Liberty Pumps will likely continue to source its motors from manufacturers in China and Taiwan. Over the years, the volume of products sourced from Asia has increased, allowing the shipping of multiple components within one container.
“We have been able to control our inventory and our transportation costs at the same time,” Cook says.
“Not many things that are organic to the U.S. can be successfully exported,” says Michael Cox, president and CEO of Cox Industries, a 60-year-old wood pressure treating company headquartered in Orangeburg, South Carolina. “With dimension lumber, we are certainly net exporters. Nobody around the world grows wood quite like we do. We are the Saudi Arabia of Southern Yellow Pine trees. It’s an interesting commodity due to its strengths and characteristics that can’t be replicated anywhere else. It makes products resilient, flexible and strong. That’s the reason it’s a good product to export.”
Global demand for treated outdoor wood products is growing fast. That demand is propelling increased sales for Cox Industries, which has two major business segments: aesthetic wood for end uses such as decking, outdoor flooring or fences and an industrial business which focuses on electrical poles and pilings.

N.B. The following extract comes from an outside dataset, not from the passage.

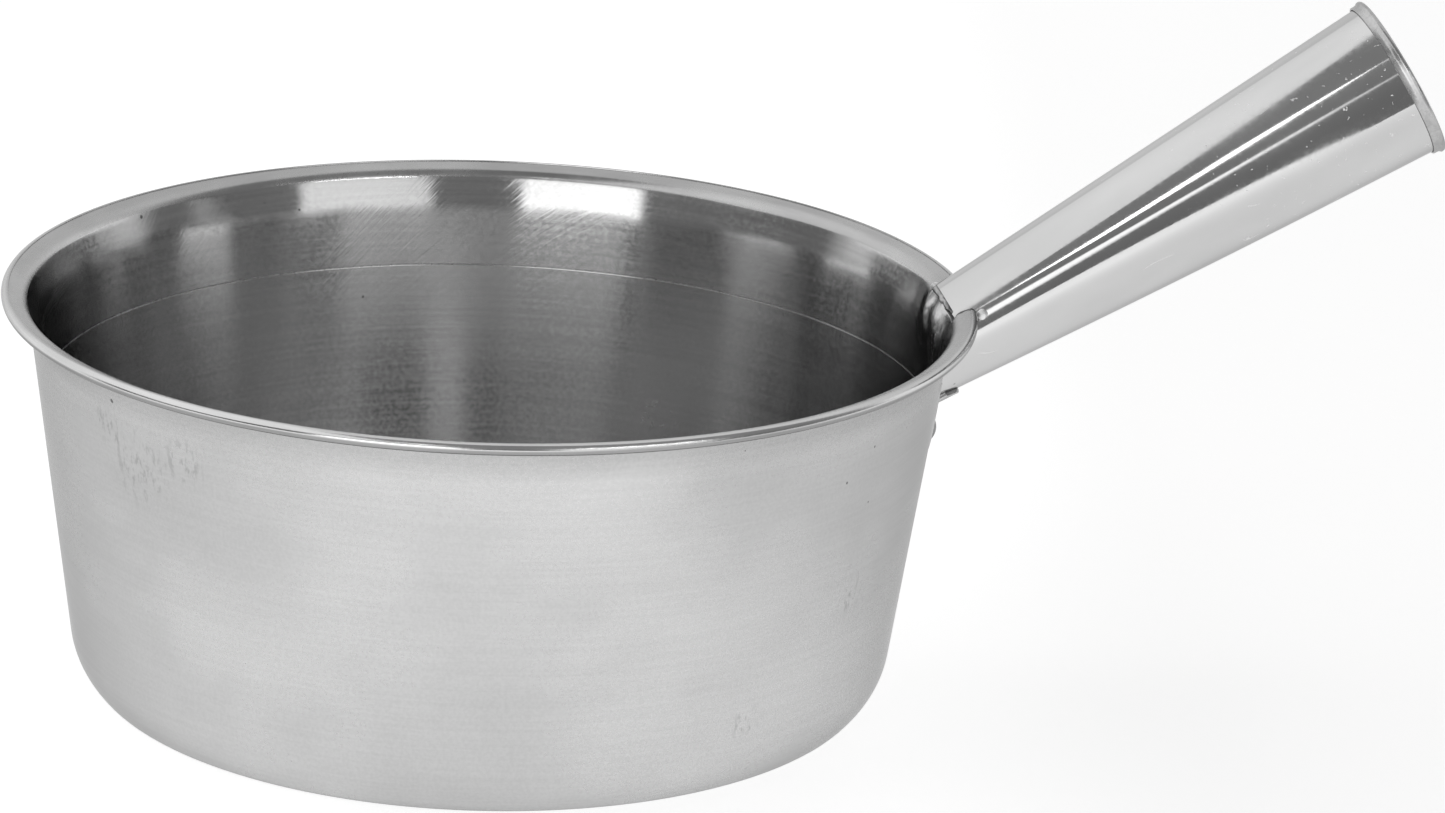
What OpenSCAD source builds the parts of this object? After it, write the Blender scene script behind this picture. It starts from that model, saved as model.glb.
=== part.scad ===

Exports account for about 10 percent of the company’s $200 million annual revenue, but just a few years ago, international sales were only one percent. Primary residential markets include China, Taiwan and Japan, followed by Europe and the Middle East. Caribbean nations and Central America are among the company’s industrial markets. Sales have grown both organically and through acquisitions.
Cox Industries employs 400 and operates 15 manufacturing facilities stretching from New Jersey to Alabama. Most of these plants are close to the company’s primary raw material source, the Southern Yellow Pine belt.
Cox says the most important efficiency in his company’s exporting is the proximity of its manufacturing sites to major ports on the Eastern Seaboard, including ports in Charleston, South Carolina; Wilmington, North Carolina; and Savannah, Georgia. He also cites locations near critical interstate highways in South Carolina and North Carolina.